From the preview it looks like a great movie about destiny, at least how I am defining it in this Blog. We'll wait and see.

But for now, allow me to say that the perfect job or ministry may come, and the great crowds may still be there for me. I may even come across a burning building and rescue a stranded occupant. (Who knows, that hit worship song may still be bubbling in my spirit.) But I know that my destiny will be fulfilled everyday, by pouring into the lives of people I know, and by looking for ways to minister to the people I don't know.

Now that's a destiny I want.

For a complete discussion of this topic, click here to watch a video (or listen to the audio) of me teaching at my church recently on Destiny.  The teaching title is "Sunday: Needs to Destiny".

Wednesday, November 11, 2009

On Being Other-Centered

This morning I shared with our staff about the importance of being other-centered. If you will indulge me, I will use this post to re-cap my comments:

Being Other-Centered: Focusing on others' needs
  • A biblical mandate: Philippians 2:3-4
    • 3  Do nothing out of selfish ambition or vain conceit, but in humility consider others better (or more important) than yourselves.
    • 4  Each of you should look not only to your own interests, but also to the interests of others.
  • A culture of kindness: Living aware of others' lives.
  • A stance of service: Thinking about how we can help others.
  • A heartbeat of humility: Choosing to elevate others' needs over our own needs.
I suggest that all of us give it a try!

Wednesday, November 04, 2009

India: Epiblog

I have been reflecting over the past two weeks since I have returned from India. I remember one of the "chat" conversations that I had with my wife while I was there. I was sharing with her about my encounter with a Muslim man whose wife had left him, and in his brokenness his desire to commit his life to Christ.
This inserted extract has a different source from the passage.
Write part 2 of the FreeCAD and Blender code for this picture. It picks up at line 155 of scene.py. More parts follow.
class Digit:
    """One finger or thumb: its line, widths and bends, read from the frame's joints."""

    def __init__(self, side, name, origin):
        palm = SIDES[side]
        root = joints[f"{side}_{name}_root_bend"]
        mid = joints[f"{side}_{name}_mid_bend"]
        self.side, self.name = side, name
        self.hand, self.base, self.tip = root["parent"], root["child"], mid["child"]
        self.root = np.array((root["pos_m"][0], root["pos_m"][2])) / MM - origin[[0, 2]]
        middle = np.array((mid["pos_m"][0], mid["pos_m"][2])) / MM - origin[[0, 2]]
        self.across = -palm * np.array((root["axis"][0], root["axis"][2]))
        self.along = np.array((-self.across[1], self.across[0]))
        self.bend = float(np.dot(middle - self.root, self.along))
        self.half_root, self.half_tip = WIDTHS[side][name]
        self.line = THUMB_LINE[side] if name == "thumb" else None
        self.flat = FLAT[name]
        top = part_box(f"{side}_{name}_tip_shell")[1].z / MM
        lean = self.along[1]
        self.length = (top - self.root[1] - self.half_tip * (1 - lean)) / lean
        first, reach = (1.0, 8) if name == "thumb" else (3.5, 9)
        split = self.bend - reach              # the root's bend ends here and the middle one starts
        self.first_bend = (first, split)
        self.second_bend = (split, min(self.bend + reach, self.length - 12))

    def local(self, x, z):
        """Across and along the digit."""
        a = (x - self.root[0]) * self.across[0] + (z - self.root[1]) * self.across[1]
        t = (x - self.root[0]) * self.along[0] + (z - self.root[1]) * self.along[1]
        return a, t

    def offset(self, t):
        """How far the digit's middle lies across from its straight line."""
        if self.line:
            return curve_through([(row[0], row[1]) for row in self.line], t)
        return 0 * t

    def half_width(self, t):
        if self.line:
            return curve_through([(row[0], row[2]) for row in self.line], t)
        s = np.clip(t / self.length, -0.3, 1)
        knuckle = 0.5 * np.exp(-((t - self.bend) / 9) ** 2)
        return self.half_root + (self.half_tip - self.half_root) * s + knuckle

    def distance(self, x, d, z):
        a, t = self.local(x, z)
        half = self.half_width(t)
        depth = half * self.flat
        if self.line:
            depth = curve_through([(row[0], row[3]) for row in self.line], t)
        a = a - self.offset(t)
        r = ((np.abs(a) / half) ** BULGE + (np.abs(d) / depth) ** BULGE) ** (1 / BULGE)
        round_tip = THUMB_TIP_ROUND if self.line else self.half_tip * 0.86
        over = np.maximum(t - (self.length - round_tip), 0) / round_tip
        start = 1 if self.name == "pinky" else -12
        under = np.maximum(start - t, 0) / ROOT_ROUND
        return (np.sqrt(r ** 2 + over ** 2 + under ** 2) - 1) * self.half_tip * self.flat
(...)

She in turn shared with me about some people that she was ministering to here in the US. The following thought struck us both at the same time, and this is the direction that our conversation took: there are hurting and needy people everywhere. One doesn't have to travel to a foreign or third-world country to find people who need us to reach out to them. We only have to look right here at home.
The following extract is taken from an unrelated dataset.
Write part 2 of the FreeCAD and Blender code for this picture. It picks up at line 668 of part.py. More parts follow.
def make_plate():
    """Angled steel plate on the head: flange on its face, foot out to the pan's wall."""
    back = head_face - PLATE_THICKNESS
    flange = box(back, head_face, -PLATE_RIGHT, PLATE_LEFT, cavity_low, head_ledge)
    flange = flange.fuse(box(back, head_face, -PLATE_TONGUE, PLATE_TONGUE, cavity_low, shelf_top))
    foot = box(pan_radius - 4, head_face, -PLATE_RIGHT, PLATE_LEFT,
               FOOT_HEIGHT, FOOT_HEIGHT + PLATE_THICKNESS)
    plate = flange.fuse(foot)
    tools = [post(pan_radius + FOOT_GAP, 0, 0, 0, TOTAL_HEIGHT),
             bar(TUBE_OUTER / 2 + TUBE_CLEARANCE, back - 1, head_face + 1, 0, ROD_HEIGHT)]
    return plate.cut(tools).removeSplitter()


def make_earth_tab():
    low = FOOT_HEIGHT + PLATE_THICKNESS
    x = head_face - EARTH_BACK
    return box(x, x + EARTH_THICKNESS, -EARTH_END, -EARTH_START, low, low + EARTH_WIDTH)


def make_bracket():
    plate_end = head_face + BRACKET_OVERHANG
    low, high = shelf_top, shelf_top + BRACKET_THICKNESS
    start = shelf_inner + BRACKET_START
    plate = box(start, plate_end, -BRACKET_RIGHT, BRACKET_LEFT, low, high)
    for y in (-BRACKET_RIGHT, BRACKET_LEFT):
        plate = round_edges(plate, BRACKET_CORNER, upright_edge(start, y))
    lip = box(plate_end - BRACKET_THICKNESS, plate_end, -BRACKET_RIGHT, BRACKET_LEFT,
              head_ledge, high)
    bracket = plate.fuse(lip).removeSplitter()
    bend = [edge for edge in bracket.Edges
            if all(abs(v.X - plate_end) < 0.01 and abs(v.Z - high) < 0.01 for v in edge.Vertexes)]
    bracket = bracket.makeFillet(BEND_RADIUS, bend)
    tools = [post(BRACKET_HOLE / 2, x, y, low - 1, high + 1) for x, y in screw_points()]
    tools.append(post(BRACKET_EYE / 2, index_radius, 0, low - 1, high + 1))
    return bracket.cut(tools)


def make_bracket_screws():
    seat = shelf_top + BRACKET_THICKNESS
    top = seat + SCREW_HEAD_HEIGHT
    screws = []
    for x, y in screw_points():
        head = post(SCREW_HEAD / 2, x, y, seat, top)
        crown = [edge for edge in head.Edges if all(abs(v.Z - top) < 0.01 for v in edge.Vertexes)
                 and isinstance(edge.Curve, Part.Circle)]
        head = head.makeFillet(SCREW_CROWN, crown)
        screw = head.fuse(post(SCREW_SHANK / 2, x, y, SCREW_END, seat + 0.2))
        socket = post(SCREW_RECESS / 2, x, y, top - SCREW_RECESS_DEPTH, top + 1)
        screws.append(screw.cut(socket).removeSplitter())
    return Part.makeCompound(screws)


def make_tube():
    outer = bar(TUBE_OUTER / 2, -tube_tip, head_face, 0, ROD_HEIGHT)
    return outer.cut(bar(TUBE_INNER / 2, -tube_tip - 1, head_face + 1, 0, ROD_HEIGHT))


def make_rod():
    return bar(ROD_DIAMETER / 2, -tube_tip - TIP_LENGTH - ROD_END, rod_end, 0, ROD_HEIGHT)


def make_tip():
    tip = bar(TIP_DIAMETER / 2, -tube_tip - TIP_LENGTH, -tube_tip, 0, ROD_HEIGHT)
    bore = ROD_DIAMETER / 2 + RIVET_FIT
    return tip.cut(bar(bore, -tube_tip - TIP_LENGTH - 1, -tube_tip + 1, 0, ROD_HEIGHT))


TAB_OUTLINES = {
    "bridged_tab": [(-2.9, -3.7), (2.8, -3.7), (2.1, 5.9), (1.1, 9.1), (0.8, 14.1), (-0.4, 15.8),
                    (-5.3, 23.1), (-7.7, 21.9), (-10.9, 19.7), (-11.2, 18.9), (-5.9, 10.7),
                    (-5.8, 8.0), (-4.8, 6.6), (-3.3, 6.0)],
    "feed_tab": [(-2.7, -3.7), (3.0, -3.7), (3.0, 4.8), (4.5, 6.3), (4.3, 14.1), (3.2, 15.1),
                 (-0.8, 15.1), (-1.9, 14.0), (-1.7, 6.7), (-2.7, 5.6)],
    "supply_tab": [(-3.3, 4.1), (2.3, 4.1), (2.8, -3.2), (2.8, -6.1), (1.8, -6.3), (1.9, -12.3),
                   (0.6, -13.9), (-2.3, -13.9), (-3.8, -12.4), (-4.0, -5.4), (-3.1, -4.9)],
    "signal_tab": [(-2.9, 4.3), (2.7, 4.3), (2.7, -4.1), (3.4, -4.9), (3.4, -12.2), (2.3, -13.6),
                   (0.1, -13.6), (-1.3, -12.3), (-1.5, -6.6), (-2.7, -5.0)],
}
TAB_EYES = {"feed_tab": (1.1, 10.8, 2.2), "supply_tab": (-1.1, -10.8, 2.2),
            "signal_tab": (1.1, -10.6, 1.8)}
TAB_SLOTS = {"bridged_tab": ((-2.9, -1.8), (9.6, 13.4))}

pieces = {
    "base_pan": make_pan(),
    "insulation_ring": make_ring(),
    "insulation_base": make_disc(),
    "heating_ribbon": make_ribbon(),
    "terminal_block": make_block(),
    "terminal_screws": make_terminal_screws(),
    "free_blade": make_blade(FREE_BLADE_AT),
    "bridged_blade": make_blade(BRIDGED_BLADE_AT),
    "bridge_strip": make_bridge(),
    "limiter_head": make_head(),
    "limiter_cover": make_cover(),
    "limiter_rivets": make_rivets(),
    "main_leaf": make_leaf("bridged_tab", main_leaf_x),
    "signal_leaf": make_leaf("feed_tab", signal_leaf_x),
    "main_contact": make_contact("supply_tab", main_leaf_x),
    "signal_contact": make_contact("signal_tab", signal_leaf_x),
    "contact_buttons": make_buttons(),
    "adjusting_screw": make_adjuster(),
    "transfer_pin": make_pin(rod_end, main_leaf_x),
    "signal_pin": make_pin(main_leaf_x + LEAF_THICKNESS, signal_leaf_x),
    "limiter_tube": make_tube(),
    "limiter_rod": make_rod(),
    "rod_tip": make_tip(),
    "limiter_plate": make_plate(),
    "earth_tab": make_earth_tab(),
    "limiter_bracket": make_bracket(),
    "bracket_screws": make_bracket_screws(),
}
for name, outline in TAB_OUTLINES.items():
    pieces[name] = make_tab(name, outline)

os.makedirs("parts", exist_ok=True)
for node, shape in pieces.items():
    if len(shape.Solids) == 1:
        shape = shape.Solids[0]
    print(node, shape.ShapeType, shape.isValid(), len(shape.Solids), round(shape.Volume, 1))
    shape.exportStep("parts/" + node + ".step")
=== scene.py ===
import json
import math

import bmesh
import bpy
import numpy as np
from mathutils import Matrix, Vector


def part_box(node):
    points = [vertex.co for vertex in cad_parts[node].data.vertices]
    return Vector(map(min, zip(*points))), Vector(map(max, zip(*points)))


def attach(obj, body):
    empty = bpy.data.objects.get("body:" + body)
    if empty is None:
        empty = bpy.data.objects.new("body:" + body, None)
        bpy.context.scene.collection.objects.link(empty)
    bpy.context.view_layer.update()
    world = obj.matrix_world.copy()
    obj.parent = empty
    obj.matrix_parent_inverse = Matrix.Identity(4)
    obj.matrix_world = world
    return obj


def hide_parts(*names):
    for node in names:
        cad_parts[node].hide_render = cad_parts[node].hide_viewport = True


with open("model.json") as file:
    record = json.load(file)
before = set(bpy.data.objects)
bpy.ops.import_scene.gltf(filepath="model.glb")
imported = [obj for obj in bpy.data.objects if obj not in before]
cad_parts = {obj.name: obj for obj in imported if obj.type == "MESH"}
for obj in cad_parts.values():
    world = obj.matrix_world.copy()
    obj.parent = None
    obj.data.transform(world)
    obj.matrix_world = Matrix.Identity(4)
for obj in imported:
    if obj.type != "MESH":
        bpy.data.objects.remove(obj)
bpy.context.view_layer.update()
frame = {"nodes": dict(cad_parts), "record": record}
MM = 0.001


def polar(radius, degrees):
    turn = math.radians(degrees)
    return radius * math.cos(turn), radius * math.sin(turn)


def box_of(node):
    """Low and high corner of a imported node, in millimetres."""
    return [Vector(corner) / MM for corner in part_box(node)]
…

At the risk of sounding self-important (something I try to avoid at all costs), allow me to share a bit of our hearts. My wife and I try to be sensitive at all times to people who might need a simple kind word, an act of service or an offer to pray for them. We don't go into ministry mode when we step off the plane (Elaine in Guatemala, me in India). Rather, our ministry trips are simply an extension of our lives here at home.

Why do I share this? Simply put, to challenge the readers of this Blog to look outside of themselves and into the lives of others. At the Starbucks and across the street, people have needs. And you may be the very encouragement that they need.